In 2013, the Illinois General Assembly passed a law, sought by Peoples Gas, allowing it and other gas companies in Illinois to add a “rider” on customers’ monthly bills to pay for pipe-replacement work. Peoples Gas quickly did that.
That lets the utility get the money upfront, before the work is done, rather than have to go to the Illinois Commerce Commission to justify the work and get approval to bill for what was done.
That gave Peoples Gas less incentive to control costs, according to Scarr of Illinois PIRG.
Some Chicago neighborhoods at risk still wait
Peoples Gas’ project schedule shows that some of the neighborhoods rated more likely to have leaks are being worked on after other, less risky areas.
Peoples Gas assigns each Chicago neighborhood a “risk rank” based on factors including how old its pipes are and how many leaks they’ve had.

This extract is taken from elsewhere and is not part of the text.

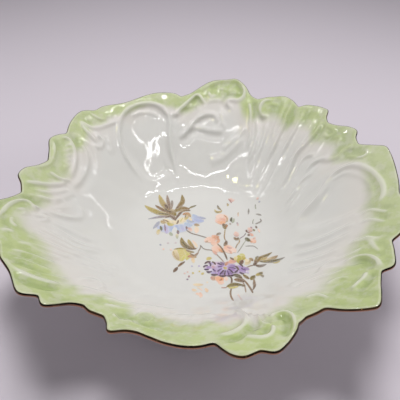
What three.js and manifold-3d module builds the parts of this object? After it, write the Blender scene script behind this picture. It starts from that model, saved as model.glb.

In its first-quarter report on the program to the the ICC this year, the work schedule shows that Kenwood, the South Side neighborhood that Peoples Gas ranked No. 36, is slated to be done from 2019 to 2021. But Old Norwood Park on the Northwest Side, ranked far worse, at No. 3 on a list in which No. 1 is deemed to have the greatest risk, isn’t scheduled to be done until 2024 to 2026.
Similarly, Avalon Park on the South Side, ranked No. 31, is slated for work from 2020 to 2021, while Oriole Park on the Northwest Side, ranked worse at No. 7, isn’t slated to be done until 2025 to 2027.
According to Peoples Gas, new pipes have to be laid adjacent to areas that already have been upgraded so the new, medium-pressure pipes can flow easily from one area to the next.
Hesselbach says that’s why some neighborhoods will get the work done sooner than others: “We’ve got to build our way there.”
Slowed pace of work, higher costs
Peoples Gas often piggybacks on the work being done by city water crews, going in to do pipeline replacement based on whatever street the city crews happen to be digging up, Illinois PIRG found.
The gas company says it’s more cost-effective to go in where streets already are being worked on.
The utility initially set a goal of replacing 74.9 miles of pipes in 2018. But it put in only 52 miles of new pipe last year, the consumer group found.
And it spent $5.7 million per mile, sharply higher than the $1 million spent per mile in 2006, before the program was expanded, the report says.
An audit done for the Illinois Commerce Commission by Liberty Consulting Group beginning in 2014 echoed some of Illinois PIRG’s concerns. It found that the utility hadn’t been able to accurately predict the program’s total cost and duration. And it noted that, even after pipe replacement work was done in some areas, the rate of gas leaks in those areas didn’t significantly decline.
According to Illinois PIRG, the average Peoples Gas customer now pays about $75 a year toward pipe replacement. But if that figure goes up, as forecast, to about $750 per customer per year by 2040, gas service could become unaffordable for some.
According to the gas company, last year about 92,000 Chicago households — 13.4% of its customers — faced possible disconnection of their gas service for nonpayment.
Donna Carpenter, a 54-year-old grandmother who lives in Englewood and cares for an adult son who is disabled, had her gas shut off a couple of years ago.
“It’s a struggle,” Carpenter says of being able to pay the bill. “When you get to the point where you think you can manage it, here they come with something else.”
Program refined, utility says
Hesselbach wasn’t working for Peoples Gas when the company made its initial cost estimates. Of those, he says, “There’s no question they were making estimates before they began the program, and they didn’t match the costs to execute the program.
“The first estimate missed the mark,” Hesselbach says. “It was maybe too optimistic.”
Besides consumer groups like Illinois PIRG, the Illinois attorney general’s office also wants the ICC to do more to ensure the pipeline program is a good deal for Chicago ratepayers. The attorney general’s office is involved in litigation, begun by former Attorney General Lisa Madigan, to try to force the commerce agency to a greater role in controlling costs.
The office “continues to fight to ensure the main replacement program is managed in a way that minimizes rate impacts on residents,” according to a spokeswoman for Attorney General Kwame Raoul, who succeeded Madigan.
UPDATE: The Illinois Appellate Court ruled June 28 that the ICC’s 2018 approval of the pipeline program was legally sound, with three judges ruling against the attorney general’s appeal and agreeing that the agency provided the oversight intended by the Illinois Legislature.
Raoul’s spokeswoman says he’s worried that rising costs are “putting affordable gas utility service out of reach for a growing number of Chicagoans.”
An ICC spokeswoman would not comment but points to a report the agency did that recommends an engineering study be done to look at the utility’s work this year.
A worry over climate change
Peoples Gas sees natural gas as an energy source consumers will continue to choose for many years to come, part of the reason the pipe replacement program is needed.
“Natural gas is abundant, is domestically produced, it’s the cleanest-burning fuel that’s available,” Hesselbach says.
But some consumer advocates say it’s difficult to know whether the decades-long program ultimately will even be necessary, given that climate change is prompting a growing number of consumers to choose alternative energy sources.
David Kolata, executive director of the not-for-profit Citizens Utility Board, points to past changes in home energy use. For instance, Kolata says no one uses lumps of coal in a basement furnace to heat their homes these days. And someday far fewer people will still be using natural gas, he says.
“We want policymakers to get ahead of this,” Kolata says. “We know it’s coming.”